— start —

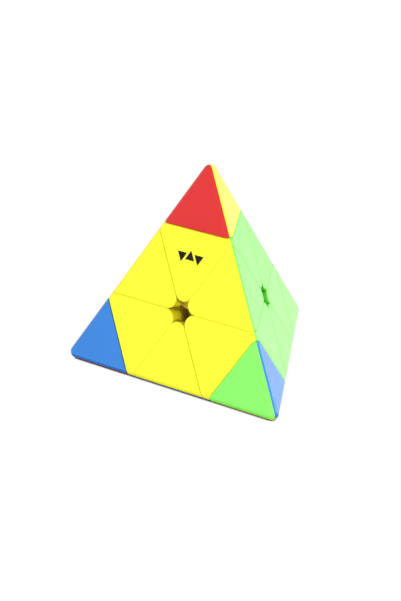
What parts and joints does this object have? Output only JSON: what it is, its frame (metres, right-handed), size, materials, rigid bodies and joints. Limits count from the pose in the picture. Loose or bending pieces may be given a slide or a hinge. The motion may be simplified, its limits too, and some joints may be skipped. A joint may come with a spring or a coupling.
{
  "type": "pyramid twisty puzzle",
  "caption": "Tetrahedral twisty puzzle whose corner layers and small tips turn about a hidden round core, with coloured caps on hubs and feet.",
  "frame": {"origin": "centre of the core, where the four turning axes meet", "axes": "+Z from the core through the top corner; -Y faces the yellow front face; +X along the lower front edge, from the left corner to the right corner"},
  "size_m": [0.0914, 0.0794, 0.075],
  "materials": {
    "yellow_plastic": "satin moulded, fine grain",
    "red_plastic": "satin moulded, fine grain",
    "blue_plastic": "satin moulded, fine grain",
    "green_plastic": "satin moulded, fine grain",
    "inner_plastic": "smooth, slippery",
    "steel": "bright, turned and drawn"
  },
  "bodies": {
    "core": {"core": "inner_plastic", "screw_top": "steel", "spring_top": "steel", "screw_left": "steel", "spring_left": "steel", "screw_right": "steel", "spring_right": "steel", "screw_back": "steel", "spring_back": "steel"},
    "top_layer": {"axial_hub_top": "inner_plastic", "axial_cap_top_right_side": "green_plastic", "axial_cap_top_left_side": "red_plastic", "axial_cap_top_front": "yellow_plastic"},
    "top_tip": {"tip_stem_top": "inner_plastic", "tip_cap_top_right_side": "yellow_plastic", "tip_cap_top_left_side": "green_plastic", "tip_cap_top_front": "red_plastic"},
    "left_layer": {"axial_hub_left": "inner_plastic", "axial_cap_left_bottom": "blue_plastic", "axial_cap_left_left_side": "red_plastic", "axial_cap_left_front": "yellow_plastic"},
    "left_tip": {"tip_stem_left": "inner_plastic", "tip_cap_left_bottom": "red_plastic", "tip_cap_left_left_side": "yellow_plastic", "tip_cap_left_front": "blue_plastic"},
    "right_layer": {"axial_hub_right": "inner_plastic", "axial_cap_right_bottom": "blue_plastic", "axial_cap_right_right_side": "green_plastic", "axial_cap_right_front": "yellow_plastic"},
    "right_tip": {"tip_stem_right": "inner_plastic", "tip_cap_right_bottom": "yellow_plastic", "tip_cap_right_right_side": "blue_plastic", "tip_cap_right_front": "green_plastic"},
    "back_layer": {"axial_hub_back": "inner_plastic", "axial_cap_back_bottom": "blue_plastic", "axial_cap_back_right_side": "green_plastic", "axial_cap_back_left_side": "red_plastic"},
    "back_tip": {"tip_stem_back": "inner_plastic", "tip_cap_back_bottom": "blue_plastic", "tip_cap_back_right_side": "green_plastic", "tip_cap_back_left_side": "red_plastic"},
    "top_left_edge": {"edge_foot_top_left": "inner_plastic", "edge_cap_top_left_left_side": "red_plastic", "edge_cap_top_left_front": "yellow_plastic"},
    "top_right_edge": {"edge_foot_top_right": "inner_plastic", "edge_cap_top_right_right_side": "green_plastic", "edge_cap_top_right_front": "yellow_plastic"},
    "top_back_edge": {"edge_foot_top_back": "inner_plastic", "edge_cap_top_back_right_side": "green_plastic", "edge_cap_top_back_left_side": "red_plastic"},
    "left_right_edge": {"edge_foot_left_right": "inner_plastic", "edge_cap_left_right_bottom": "blue_plastic", "edge_cap_left_right_front": "yellow_plastic"},
    "left_back_edge": {"edge_foot_left_back": "inner_plastic", "edge_cap_left_back_bottom": "blue_plastic", "edge_cap_left_back_left_side": "red_plastic"},
    "right_back_edge": {"edge_foot_right_back": "inner_plastic", "edge_cap_right_back_bottom": "blue_plastic", "edge_cap_right_back_right_side": "green_plastic"}
  },
  "joints": [
    {"name": "turn_top_layer", "type": "hinge", "parent": "core", "child": "top_layer", "pos_m": [0, 0, 0], "axis": [0, 0, 1], "range_deg": [-240, 120]},
    {"name": "turn_left_layer", "type": "hinge", "parent": "core", "child": "left_layer", "pos_m": [0, 0, 0], "axis": [-0.8165, -0.4714, -0.3333], "range_deg": [-240, 120]},
    {"name": "turn_right_layer", "type": "hinge", "parent": "core", "child": "right_layer", "pos_m": [0, 0, 0], "axis": [0.8165, -0.4714, -0.3333], "range_deg": [-240, 120]},
    {"name": "turn_back_layer", "type": "hinge", "parent": "core", "child": "back_layer", "pos_m": [0, 0, 0], "axis": [0, 0.9428, -0.3333], "range_deg": [-240, 120]},
    {"name": "turn_top_tip", "type": "hinge", "parent": "top_layer", "child": "top_tip", "pos_m": [0, 0, 0], "axis": [0, 0, 1], "continuous": true},
    {"name": "turn_left_tip", "type": "hinge", "parent": "left_layer", "child": "left_tip", "pos_m": [0, 0, 0], "axis": [-0.8165, -0.4714, -0.3333], "continuous": true},
    {"name": "turn_right_tip", "type": "hinge", "parent": "right_layer", "child": "right_tip", "pos_m": [0, 0, 0], "axis": [0.8165, -0.4714, -0.3333], "continuous": true},
    {"name": "turn_back_tip", "type": "hinge", "parent": "back_layer", "child": "back_tip", "pos_m": [0, 0, 0], "axis": [0, 0.9428, -0.3333], "continuous": true},
    {"name": "top_left_edge_with_left_layer", "type": "hinge", "parent": "top_layer", "child": "top_left_edge", "pos_m": [0, 0, 0], "axis": [-0.8165, -0.4714, -0.3333], "range_deg": [-240, 120]},
    {"name": "top_right_edge_with_right_layer", "type": "hinge", "parent": "top_layer", "child": "top_right_edge", "pos_m": [0, 0, 0], "axis": [0.8165, -0.4714, -0.3333], "range_deg": [-240, 120]},
    {"name": "top_back_edge_with_back_layer", "type": "hinge", "parent": "top_layer", "child": "top_back_edge", "pos_m": [0, 0, 0], "axis": [0, 0.9428, -0.3333], "range_deg": [-240, 120]},
    {"name": "left_right_edge_with_right_layer", "type": "hinge", "parent": "left_layer", "child": "left_right_edge", "pos_m": [0, 0, 0], "axis": [0.8165, -0.4714, -0.3333], "range_deg": [-240, 120]},
    {"name": "left_back_edge_with_left_layer", "type": "hinge", "parent": "back_layer", "child": "left_back_edge", "pos_m": [0, 0, 0], "axis": [-0.8165, -0.4714, -0.3333], "range_deg": [-240, 120]},
    {"name": "right_back_edge_with_back_layer", "type": "hinge", "parent": "right_layer", "child": "right_back_edge", "pos_m": [0, 0, 0], "axis": [0, 0.9428, -0.3333], "range_deg": [-240, 120]}
  ],
  "couplings": [
    {"joint": "top_left_edge_with_left_layer", "follows": "turn_left_layer", "ratio": 1},
    {"joint": "top_right_edge_with_right_layer", "follows": "turn_right_layer", "ratio": 1},
    {"joint": "top_back_edge_with_back_layer", "follows": "turn_back_layer", "ratio": 1},
    {"joint": "left_right_edge_with_right_layer", "follows": "turn_right_layer", "ratio": 1},
    {"joint": "left_back_edge_with_left_layer", "follows": "turn_left_layer", "ratio": 1},
    {"joint": "right_back_edge_with_back_layer", "follows": "turn_back_layer", "ratio": 1}
  ]
}
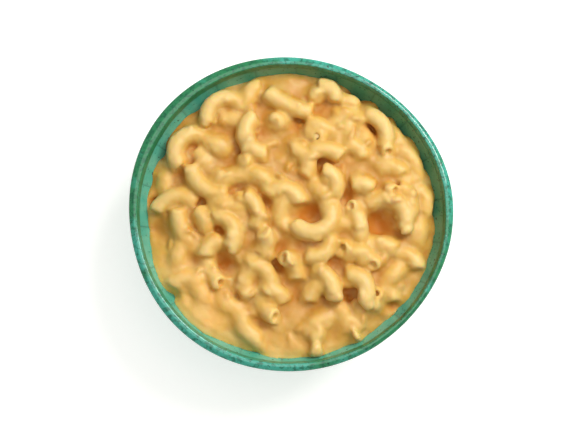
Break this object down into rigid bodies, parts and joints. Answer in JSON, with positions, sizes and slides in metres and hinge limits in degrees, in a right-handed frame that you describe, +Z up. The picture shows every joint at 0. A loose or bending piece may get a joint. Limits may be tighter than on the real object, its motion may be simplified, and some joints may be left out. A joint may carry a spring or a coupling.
{
  "type": "bowl of mac and cheese",
  "caption": "Elbow macaroni heaped in thick cheese sauce, filling an uneven round glazed stoneware bowl with a foot ring.",
  "frame": {"origin": "middle of the bowl's footprint box, on the surface that the foot ring stands on", "axes": "+Z up out of the bowl's mouth; +Y towards the back, where the heap is highest against the rim; +X right"},
  "size_m": [0.1636, 0.1589, 0.0658],
  "materials": {
    "teal_glaze": "glossy mottled teal-green glaze over stoneware",
    "cheese_sauce": "smooth wet cheese sauce over pasta"
  },
  "bodies": {
    "root": {"bowl": "teal_glaze", "macaroni_in_sauce": "cheese_sauce"}
  },
  "joints": []
}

— end —

:: What to produce ::
Work through the listing above and report how many lines include the string "bodies", with no other text.

:: Correct answer ::
4